- _WHAT THE EXERCISE ASKS_
Copy out all the entries word for word.

===== MATERIAL

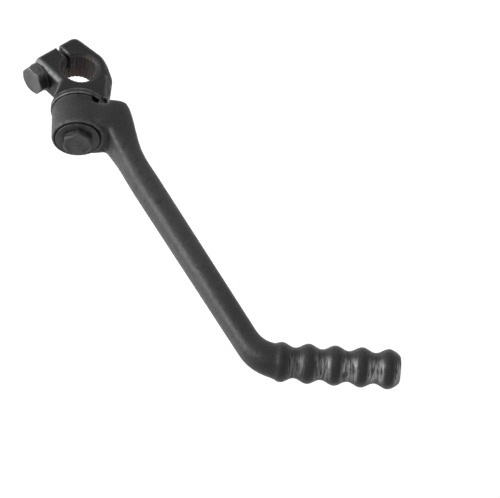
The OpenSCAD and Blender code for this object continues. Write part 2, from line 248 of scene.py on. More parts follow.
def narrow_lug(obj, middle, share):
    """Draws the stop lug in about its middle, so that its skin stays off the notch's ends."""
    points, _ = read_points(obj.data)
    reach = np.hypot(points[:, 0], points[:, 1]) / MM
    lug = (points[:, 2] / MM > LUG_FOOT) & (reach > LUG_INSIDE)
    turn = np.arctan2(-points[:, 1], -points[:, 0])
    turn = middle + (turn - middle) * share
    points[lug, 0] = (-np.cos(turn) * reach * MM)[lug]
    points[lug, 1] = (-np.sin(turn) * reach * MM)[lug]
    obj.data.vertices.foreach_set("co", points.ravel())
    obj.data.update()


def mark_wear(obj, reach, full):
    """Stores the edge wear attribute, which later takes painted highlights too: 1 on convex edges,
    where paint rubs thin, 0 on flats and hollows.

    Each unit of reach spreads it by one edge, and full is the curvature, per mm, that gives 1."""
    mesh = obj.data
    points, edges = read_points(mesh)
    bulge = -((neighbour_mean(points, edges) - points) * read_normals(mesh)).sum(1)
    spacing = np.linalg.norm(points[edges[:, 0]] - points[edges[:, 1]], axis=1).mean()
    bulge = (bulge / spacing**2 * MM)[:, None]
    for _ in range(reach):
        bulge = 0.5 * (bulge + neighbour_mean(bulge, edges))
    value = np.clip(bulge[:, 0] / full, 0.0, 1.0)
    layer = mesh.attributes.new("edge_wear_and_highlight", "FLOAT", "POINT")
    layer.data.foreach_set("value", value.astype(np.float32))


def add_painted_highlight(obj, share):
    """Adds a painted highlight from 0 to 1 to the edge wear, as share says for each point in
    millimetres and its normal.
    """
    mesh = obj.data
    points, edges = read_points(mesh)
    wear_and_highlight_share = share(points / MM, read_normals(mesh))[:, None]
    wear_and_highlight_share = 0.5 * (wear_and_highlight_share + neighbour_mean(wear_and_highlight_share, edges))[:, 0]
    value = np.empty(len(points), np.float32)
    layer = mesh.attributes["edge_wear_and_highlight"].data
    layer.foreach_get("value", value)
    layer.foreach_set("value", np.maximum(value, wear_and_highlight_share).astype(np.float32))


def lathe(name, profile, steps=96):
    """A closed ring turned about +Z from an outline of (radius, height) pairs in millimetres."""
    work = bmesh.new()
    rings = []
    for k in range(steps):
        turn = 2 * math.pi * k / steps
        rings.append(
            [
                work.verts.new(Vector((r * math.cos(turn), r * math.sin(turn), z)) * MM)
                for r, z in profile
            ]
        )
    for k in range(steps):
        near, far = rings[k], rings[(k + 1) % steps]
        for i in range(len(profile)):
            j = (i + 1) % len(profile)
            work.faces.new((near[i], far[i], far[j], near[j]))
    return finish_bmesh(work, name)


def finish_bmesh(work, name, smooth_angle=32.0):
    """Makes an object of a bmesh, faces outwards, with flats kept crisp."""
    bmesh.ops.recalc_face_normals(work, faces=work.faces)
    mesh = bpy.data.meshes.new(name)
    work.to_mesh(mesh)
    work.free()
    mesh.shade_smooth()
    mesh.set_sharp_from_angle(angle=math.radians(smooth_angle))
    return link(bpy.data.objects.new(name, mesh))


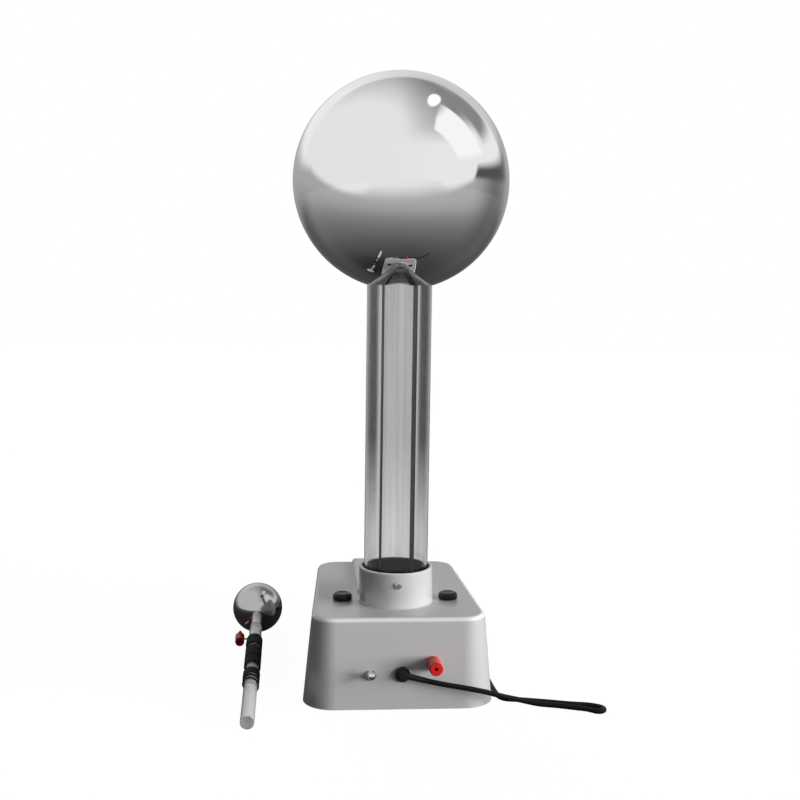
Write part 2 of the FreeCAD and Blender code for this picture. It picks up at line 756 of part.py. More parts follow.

==========

- _COMPLETE ANSWER_
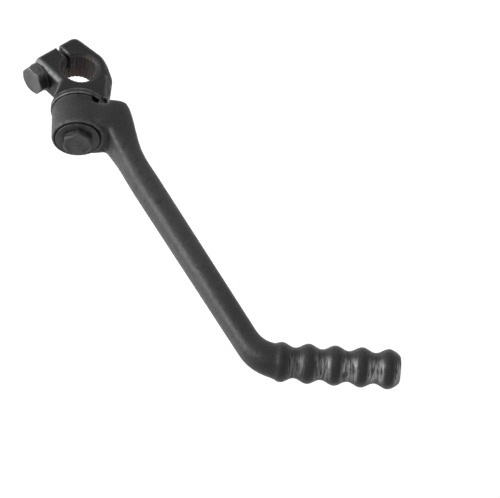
The OpenSCAD and Blender code for this object continues. Write part 2, from line 248 of scene.py on. More parts follow.
def narrow_lug(obj, middle, share):
    """Draws the stop lug in about its middle, so that its skin stays off the notch's ends."""
    points, _ = read_points(obj.data)
    reach = np.hypot(points[:, 0], points[:, 1]) / MM
    lug = (points[:, 2] / MM > LUG_FOOT) & (reach > LUG_INSIDE)
    turn = np.arctan2(-points[:, 1], -points[:, 0])
    turn = middle + (turn - middle) * share
    points[lug, 0] = (-np.cos(turn) * reach * MM)[lug]
    points[lug, 1] = (-np.sin(turn) * reach * MM)[lug]
    obj.data.vertices.foreach_set("co", points.ravel())
    obj.data.update()


def mark_wear(obj, reach, full):
    """Stores the edge wear attribute, which later takes painted highlights too: 1 on convex edges,
    where paint rubs thin, 0 on flats and hollows.

    Each unit of reach spreads it by one edge, and full is the curvature, per mm, that gives 1."""
    mesh = obj.data
    points, edges = read_points(mesh)
    bulge = -((neighbour_mean(points, edges) - points) * read_normals(mesh)).sum(1)
    spacing = np.linalg.norm(points[edges[:, 0]] - points[edges[:, 1]], axis=1).mean()
    bulge = (bulge / spacing**2 * MM)[:, None]
    for _ in range(reach):
        bulge = 0.5 * (bulge + neighbour_mean(bulge, edges))
    value = np.clip(bulge[:, 0] / full, 0.0, 1.0)
    layer = mesh.attributes.new("edge_wear_and_highlight", "FLOAT", "POINT")
    layer.data.foreach_set("value", value.astype(np.float32))


def add_painted_highlight(obj, share):
    """Adds a painted highlight from 0 to 1 to the edge wear, as share says for each point in
    millimetres and its normal.
    """
    mesh = obj.data
    points, edges = read_points(mesh)
    wear_and_highlight_share = share(points / MM, read_normals(mesh))[:, None]
    wear_and_highlight_share = 0.5 * (wear_and_highlight_share + neighbour_mean(wear_and_highlight_share, edges))[:, 0]
    value = np.empty(len(points), np.float32)
    layer = mesh.attributes["edge_wear_and_highlight"].data
    layer.foreach_get("value", value)
    layer.foreach_set("value", np.maximum(value, wear_and_highlight_share).astype(np.float32))


def lathe(name, profile, steps=96):
    """A closed ring turned about +Z from an outline of (radius, height) pairs in millimetres."""
    work = bmesh.new()
    rings = []
    for k in range(steps):
        turn = 2 * math.pi * k / steps
        rings.append(
            [
                work.verts.new(Vector((r * math.cos(turn), r * math.sin(turn), z)) * MM)
                for r, z in profile
            ]
        )
    for k in range(steps):
        near, far = rings[k], rings[(k + 1) % steps]
        for i in range(len(profile)):
            j = (i + 1) % len(profile)
            work.faces.new((near[i], far[i], far[j], near[j]))
    return finish_bmesh(work, name)


def finish_bmesh(work, name, smooth_angle=32.0):
    """Makes an object of a bmesh, faces outwards, with flats kept crisp."""
    bmesh.ops.recalc_face_normals(work, faces=work.faces)
    mesh = bpy.data.meshes.new(name)
    work.to_mesh(mesh)
    work.free()
    mesh.shade_smooth()
    mesh.set_sharp_from_angle(angle=math.radians(smooth_angle))
    return link(bpy.data.objects.new(name, mesh))


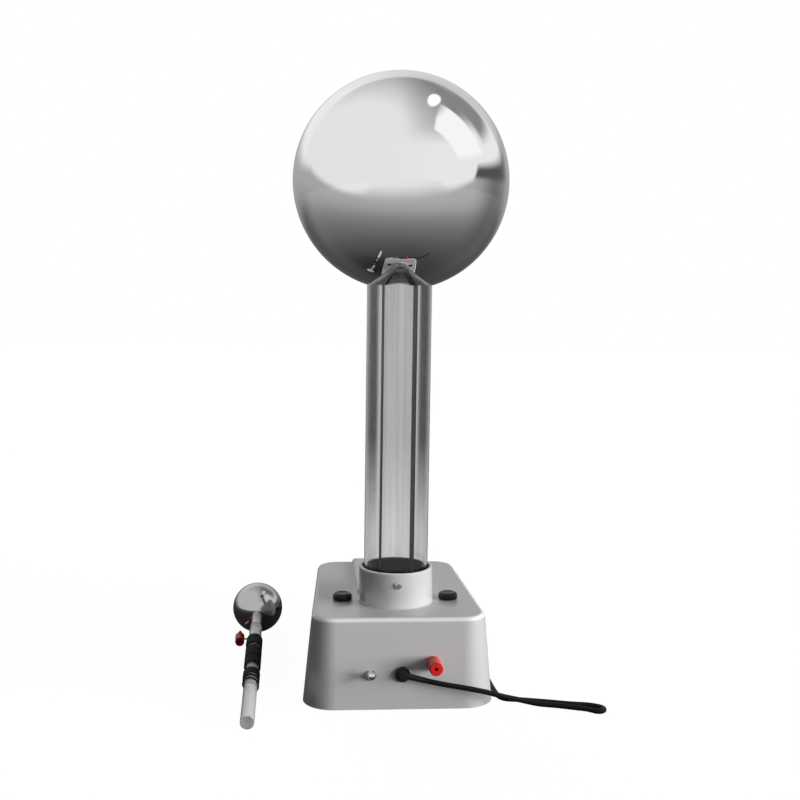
Write part 2 of the FreeCAD and Blender code for this picture. It picks up at line 756 of part.py. More parts follow.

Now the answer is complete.